“It really is not a movie, in a traditional sense. And if you try to analyse it in those terms—and not in terms of its relationship to pop culture—then you kind of miss the point”: The Guardian has a nice long, wide-ranging interview with Zack Snyder about his Watchmen film. The above quote is from the Trying To Explain Why Nobody Liked It portion of the interview.
“Westlake wouldn’t entrust his favorite brand name to anyone else. That changed, though, in the final months of Westlake’s life in an unexpected way that had nothing to do with Hollywood”: Geoff Boucher has a nice long piece on Donald Westlake, Darwyn Cooke, past Parker adaptations and crime comics on the LA Times blog. It’s well worth a read. I neglected to mention it in last night’s look at what was due for release this week, but Cooke’s Richard Stark’s Parker: The Hunter should be in your local comic shop this week (if it wasn’t there last week). You can read a preview of it here, if for some reason the “Darwyn Cooke” part isn’t enough to sell you on it.

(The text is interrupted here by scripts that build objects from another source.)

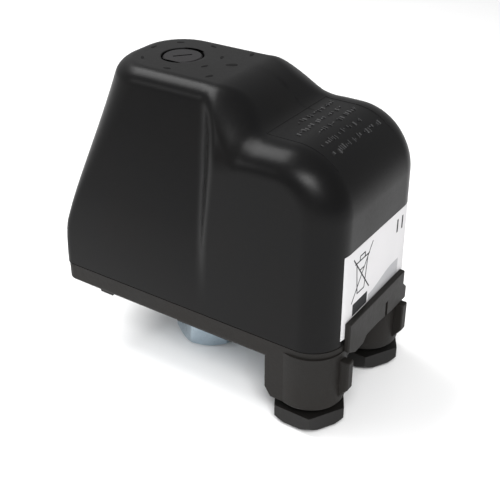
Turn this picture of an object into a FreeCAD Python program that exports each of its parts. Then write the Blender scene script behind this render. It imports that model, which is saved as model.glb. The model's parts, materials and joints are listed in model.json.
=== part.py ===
import FreeCAD, Part
import math
import os
import Sketcher
from FreeCAD import Rotation, Vector

# A compressor pressure switch. +Z points up through the cover, +X points to the cable end. All
# sizes are in millimetres and drawn from a datum on the middle plane of the lever train; each
# finished piece is then moved, so that the origin is the centre of the pressure port's mouth.

DIMENSIONS = {
    # moulded base
    "base_left": -48.4,
    "base_right": 55.2,
    "base_half": 29.6,
    "base_bottom": 21.5,
    "base_top": 28.1,
    "base_wall": 2.6,
    "floor_top": 26.0,
    "cable_corner": 11.4,
    "blind_corner": 3.0,
    "lip_top": 31.2,
    # cover shell
    "cover_left": -47.9,
    "cover_right": 54.8,
    "cover_half": 29.6,
    "cover_bottom": 28.4,
    "kink_level": 43.1,
    "shoulder_level": 89.7,
    "crown_level": 100.0,
    "crown_left": -35.4,
    "crown_half": 18.1,
    "crown_nose": 16.0,
    "crown_round": 4.6,
    "cover_wall": 2.5,
    "brow_start": 6.5,
    "brow_radius": 18.0,
    "brow_foot_radius": 8.0,
    "shoulder_radius": 16.0,
    "shoulder_round": 8.4,
    "bevel_height": 17.0,
    "step_x": 13.2,
    "step_slope": 0.85,
    # cover screw and the pillar it enters
    "screw_x": -16.8,
    "screw_head_radius": 6.3,
    "screw_recess_radius": 6.85,
    "screw_recess_depth": 3.2,
    "screw_shank_radius": 2.45,
    "pillar_bore_radius": 2.5,
    # cable inlets
    "inlet_x": 44.1,
    "inlet_y": 18.9,
    "inlet_radius": 11.3,
    "inlet_bottom": 6.3,
    "inlet_bore": 8.6,
    "throat_radius": 6.5,
    "throat_level": 19.0,
    "nut_bottom": -1.1,
    "nut_top": 4.3,
    "nut_flats": 22.0,
    "nut_spigot_top": 12.0,
    "cable_bore": 5.5,
    # pressure port
    "port_x": -8.0,
    "port_mouth": -2.4,
    "port_flats": 22.0,
    "port_thread_radius": 5.72,
    "port_thread_depth": 13.0,
    "flange_side": 46.0,
    "flange_thick": 1.7,
    "flange_pitch_x": 26.0,
    "flange_pitch_y": 37.0,
    # lever train
    "pivot_x": 10.0,
    "pivot_z": 38.2,
    "pin_radius": 2.0,
    "ear_inner": 14.8,
    "ear_thick": 1.5,
    "running_gap": 0.05,
    "lever_bottom": 33.8,
    "lever_thick": 2.0,
    "carrier_x": 27.0,
    "frame_thick": 1.5,
    "stud_radius": 3.0,
    "small_stud_x": -34.5,
    "small_stud_radius": 2.0,
    # contacts
    "pole_pitch": 13.0,
    "block_left": 17.6,
    "block_right": 37.0,
    "block_half": 21.5,
    "block_top": 46.0,
    # rating label
    "label_half": 20.7,
    "label_low": 30.3,
    "label_high": 59.5,
    "label_thick": 0.18,
}

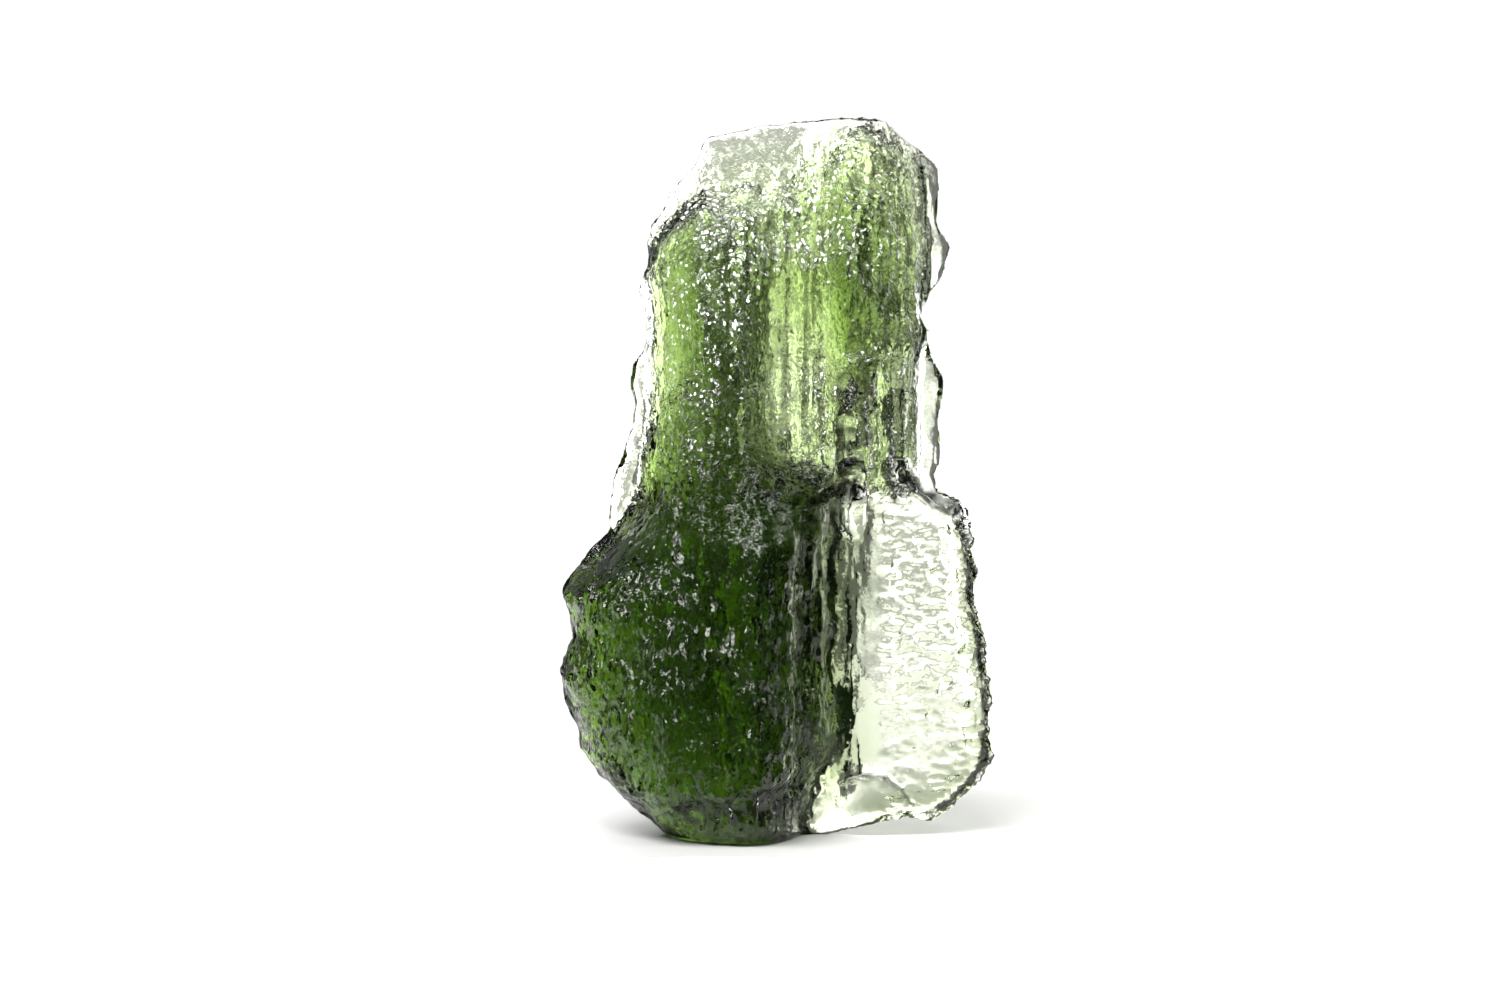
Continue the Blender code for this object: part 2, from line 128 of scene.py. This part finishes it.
GLITTER_RIGHT = (2.2, 1.2)
LEFT_EDGE = (-4, 2)
FACET_RIGHT = (1.5, 2)

# The lower edge of the frosted facet at the upper left (x and z), and how the facet starts there.
FACET_LINE = ((-0.4, 29.6), (-5.8, 26.2))
FACET_EDGE = (-0.5, 1)

# The thinnest glass that takes each treatment, and how much more lets it act in full, in
# millimetres, so that no relief cuts through a fin.
STURDY_GLASS = (0.7, 1.6)
LOBE_GLASS = (0.2, 0.5)
FLANK_GLASS = (0.4, 0.8)
TERRACE_GLASS = (0.6, 1.2)
FACET_GLASS = (1.2, 1)

# How far a slope has to look forwards, or upwards, to count, as parts of its unit normal.
FORWARDS = (0.15, 0.4)
UPWARDS = (-0.35, 0.5)

# The size of the patches in which the skin is rougher or smoother, and of those in which the
# painted shade in the clefts is kept, in millimetres.
PATCH_SIZE = 1.6
PAINTED_SHADE_PATCH_SIZE = 0.5

# How much of the skin glints: a little everywhere, and more at the left edge, in the upper half
# and on the terrace.
GLINTS_EVERYWHERE = 0.03
GLINTS_AT_LEFT = 0.1
GLINTS_HIGH_UP = 0.9
GLINTS_ON_TERRACE = 0.3

# Clefts in the carved face: depth, width, how dark the painted shade in them is (0 to 1),
# and the line they follow (x and z). Lengths are in millimetres.
CLEFTS = {
    "black_cleft": (0.55, 1.0, 0.9, [(2.95, 21.8), (3.2, 18.9), (3.55, 17.3), (3.6, 16.2)]),
    "thin_cleft": (0.4, 0.35, 0.7, [(3.85, 21.9), (3.95, 19.0)]),
    "short_cleft": (0.4, 0.35, 0.6, [(4.4, 22.2), (4.35, 20.4)]),
    "teal_cleft": (0.6, 0.5, 0.6, [(5.9, 21.0), (5.85, 17.8), (6.4, 16.8)]),
    "shoulder_cleft": (0.5, 1.2, 0.92, [(6.1, 17.4), (7.5, 16.2), (8.7, 15.7), (10.0, 13.4)]),
    "first_groove": (0.22, 0.5, 0.0, [(-0.1, 30.2), (0.0, 27.5), (-0.15, 24.5), (0.05, 21.0)]),
    "second_groove": (0.22, 0.45, 0.0, [(0.55, 29.4), (0.7, 26.0), (0.6, 22.5), (0.75, 18.6)]),
    "third_groove": (0.24, 0.5, 0.0, [(1.45, 29.6), (1.35, 27.0), (1.5, 23.0), (1.35, 19.4)]),
    "fourth_groove": (0.2, 0.4, 0.0, [(2.1, 29.0), (2.25, 26.0), (2.1, 23.0), (2.2, 20.2)]),
    "trough_lip": (0.6, 0.6, 0.7, [(-0.4, 17.2), (0.4, 16.6), (1.6, 16.3), (3.2, 16.6)]),
    "scoop_lip": (0.3, 0.35, 0.6, [(3.1, 2.6), (4.0, 2.95), (5.1, 2.9), (5.9, 2.3), (6.5, 1.6)]),
    "lobe_crease": (0.06, 0.4, 0.1, [(5.7, 16.6), (5.5, 14.6), (5.7, 12.2), (5.5, 10.6), (5.4, 7.0)]),
    "lobe_chamfer": (0.2, 1.5, 0.95, [(9.3, 14.6), (9.3, 13.7), (9.6, 12.6), (9.5, 11.6), (9.8, 10.2),
                                       (10.0, 9.0), (10.3, 7.0), (10.3, 5.6), (10.2, 4.2),
                                       (9.9, 2.9), (8.9, 1.8), (7.7, 0.9)]),
    "upper_scar": (0.1, 0.2, 0.5, [(8.2, 7.0), (9.0, 7.8), (9.7, 8.5)]),
    "edge_scar": (0.1, 0.2, 0.5, [(9.7, 7.6), (9.4, 6.3), (9.5, 5.2)]),
    "core_edge_cleft": (0.5, 2.0, 0.6, [(1.7, 15.2), (1.7, 11.0), (1.6, 6.0), (1.6, 2.6)]),
    "foot_hollow": (0.35, 2.4, 0.8, [(-4.0, 1.5), (-1.5, 1.8), (1.2, 2.4)]),
}

# The reliefs that the acid soil etched: sharp ridges, nets of cell walls, and soft waves.
RIDGES = {"noise_type": "HARD_NOISE", "noise_depth": 1}
CELL_WALLS = {"noise_basis": "VORONOI_F2_F1"}
WAVES = {"noise_depth": 1}
BROKEN_WAVES = {"noise_depth": 2}

# The etched skin, in the order it is cut: where a relief acts, its depth, its grain across, from
# front to back and upright, and its kind. Lengths are in millimetres.
ETCHES = (
    ("upper", 0.40, (0.9, 1.2, 5.0), RIDGES),
    ("upper", 0.26, (0.45, 0.7, 2.4), CELL_WALLS),
    ("terrace", 0.50, (0.6, 0.8, 4.5), RIDGES),
    ("flank", 0.10, (0.4, 0.6, 1.6), RIDGES),
    ("belly", 0.60, (1.6, 1.6, 2.2), RIDGES),
    ("belly", 0.45, (0.6, 0.6, 0.9), CELL_WALLS),
    ("cheek", 0.34, (0.4, 0.6, 1.0), RIDGES),
    ("lobe", 0.26, (1.5, 1.0, 0.7), BROKEN_WAVES),
    ("lobe", 0.22, (0.6, 0.5, 0.32), RIDGES),
    ("grain", 0.22, (0.3, 0.3, 0.42), WAVES),
)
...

“Leonardo DiCaprio Does Aquaman”: Er, is a slash fan-fiction writer responsible for the headlines at Cinema Blend?
“Does a change of shorts mark a feminist shift for a comic book icon or are pants just pants?”: The Toronto Star ran a story about Supergirl starting to wear shorts under her skirt, and one of the people they contacted for comment was Toronto retailer and comics blogger Chris Butcher. Butcher provides all the good questions he was asked and answers he gave that didn’t make it into the final story on his blog.
“I was very much into this creepy, ominous first chapter that takes the revolving-door aspect of death in superhero crossover events to a horrifying extreme”: I really enjoyed reading this piece about Blackest Night by Living Between Wednesdays contributor Dave Howlet. It’s a very positive take on the book (and the Green Lantern monthly in general), which I think makes it something of an exception among the assessment a lot of my favorite critics gave the book’s first issue, but it’s also a pretty insightful one. Howlet argues rather persuasively that there’s a good reason why Hal and Barry are front and center, and that Geoff Johns is leaning toward the sort of genre commentary few usually associate with the popular writer’s work.
Here’s a taste:
Barry Allen’s ultimate sacrifice in Crisis on Infinite Earths opened the floodgates for killing characters off as a selling point, and everything came full circle last year when he was resurrected in Final Crisis. Clearly, it’s not enough to kill characters off to sell comics anymore—now you’ve gotta shock everyone by bringing them back to life. And that’s where Blackest Night comes in, I suppose.
Not that I don’t also enjoy reading critics that take a switch to the book, though.
Here’s national treasure Tucker Stone on one scene from the book:
And Hal Jordan can’t even answer questions with words, like—he’s so bad at talking that he has to use his ring to make cartoon answers to serious questions? If you were the Flash, and you’re not, but if you were the Flash and you said “Shit, I don’t really want to know the answer, but who died?” and then the guy didn’t say anything, he just put on a laser show—that would be kind of weird right? Wouldn’t you think that was kinda weird?
Stone’s assessment is also ultimately positive though. Or positive-ish. “This isn’t a concept that will actually fail to achieve its goals,” he writes. That’s positive, right?
“No Juicetice, No Peace!“: David Reese, America’s greatest war 21st century war correspondent and also a pretty funny cartoonist, was less than pleased with Jamba Juice using the same public domain clipart and style of word balloon he used in his very popular, eight-year-long Get Your War On strip. In addition to biting off Rees’ style, the ad misses a few essential elements of what makes GYWO so appealing.
1.) There’s no swearing.
2.) There is no mention of a national politician.
3.) It’s not funny.
Luckily, Rees is at his funniest when he’s at his most outraged, and his website is currently blowing up with Rees vs. Jamba Juice content. Enjoy! (I found a link to this at Tom Spurgeon’s website, and then took it and put it here. If Comicsreporter.com were a newspaper, I would be complicit in its destruction by doing that).